- The renosterveld shrubland once covered the Swartland and Overberg regions of western South Africa, but its rich soils led farmers to clear it for agriculture.
- Remaining fragments continue to provide habitat for birds like endangered black harriers and vulnerable southern black korhaans, and mammals like the grey rhebok, a near-threatened antelope.
- A “panic button” app has been developed in South Africa to alert the authorities to threats facing the renosterveld, the country’s most endangered ecosystem.
The rhinos are long gone, as are other large mammals like the now-extinct quagga and bluebuck. Conservationists are now fighting to preserve what remains of the renosterveld, South Africa’s most threatened ecosystem, from quiet destruction.
Characterized by shrubs and grasses that are still home to diverse flowers, insects, birds and small mammals, the renosterveld (Afrikaans for “rhinoceros field”) may have gotten its name from the color of some of its vegetation, which resembles the gray hides of rhinos, or from the fact that black rhinos once foraged in its thickets before they were wiped out by colonial-era hunters.
The fertile soils beneath the renosterveld have seen the vegetation cleared for farmland over the past three centuries.
Fragments survive, scattered across the Swartland and Overberg wheat-growing belt of South Africa’s Western Cape province. Fewer than 50 of these cover more than 100 hectares (247 acres).

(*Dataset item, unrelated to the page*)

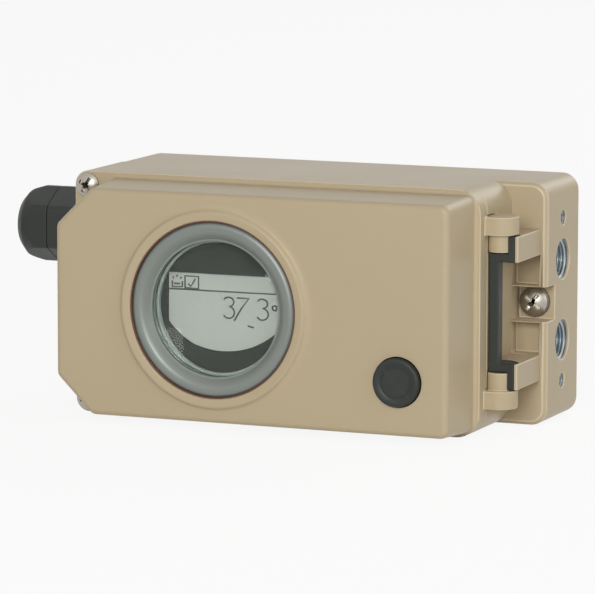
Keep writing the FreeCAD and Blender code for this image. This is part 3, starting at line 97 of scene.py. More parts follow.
# Studio: a white sweep of card under the object, and a white room whose light comes from all sides.
# What the lens and the glossy surfaces see of it is white, and the card keeps a faint shadow.
def material(name):
    """A new material: its nodes, links and Principled shader."""
    new = bpy.data.materials.new(name)
    new.use_nodes = True
    tree = new.node_tree
    return new, tree.nodes, tree.links, tree.nodes["Principled BSDF"]


def seen(tree_nodes, links):
    """1 for a ray from the lens, or by way of a glossy or clear surface."""
    path = tree_nodes.new("ShaderNodeLightPath")
    any_of = path.outputs["Is Camera Ray"]
    for kind in ("Is Glossy Ray", "Is Transmission Ray"):
        either = tree_nodes.new("ShaderNodeMath")
        either.operation = "MAXIMUM"
        links.new(any_of, either.inputs[0])
        links.new(path.outputs[kind], either.inputs[1])
        any_of = either.outputs[0]
    return any_of


def dial(node, values):
    """Sets a node's inputs by name."""
    for label, value in values.items():
        node.inputs[label].default_value = value


def meshed(work, name):
    """A new mesh of what was worked out."""
    mesh = bpy.data.meshes.new(name)
    work.to_mesh(mesh)
    work.free()
    return mesh


card, card_nodes, card_links, card_shader = material("white_card")
dial(card_shader, {"Base Color": (0.86, 0.86, 0.85, 1), "Roughness": 0.9})
glow = card_nodes.new("ShaderNodeEmission")
dial(glow, {"Color": (1, 1, 1, 1)})
glow_share = 0.9
share = card_nodes.new("ShaderNodeMath")
share.operation = "MULTIPLY"
share.inputs[1].default_value = glow_share
card_mix = card_nodes.new("ShaderNodeMixShader")
card_links.new(seen(card_nodes, card_links), share.inputs[0])
card_links.new(share.outputs[0], card_mix.inputs[0])
card_links.new(card_shader.outputs[0], card_mix.inputs[1])
card_links.new(glow.outputs[0], card_mix.inputs[2])
card_links.new(card_mix.outputs[0], card_nodes["Material Output"].inputs["Surface"])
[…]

In the Overberg region, just over 65,000 hectares (160,000 acres) of natural renosterveld remains, much of it degraded, from an original extent of more than 470,000 hectares (1.1 million acres).
“People used to say what’s left is safe from the plow because it’s too steep or rocky, but technology and the size of machines has become so much more advanced that farmers are still able to take out new areas,” said Odette Curtis-Scott, director of the Overberg Renosterveld Conservation Trust, an environmental nonprofit.
When Mongabay spoke to her, she had just returned home after a day spent retrieving a lightweight transmitter from a dead black harrier (Circus maurus), a ground-nesting bird of prey whose numbers have been reduced to just 500 breeding pairs, most of them confined to the Western Cape. Their numbers are estimated to have fallen by 85% over the last century, mostly due to habitat loss.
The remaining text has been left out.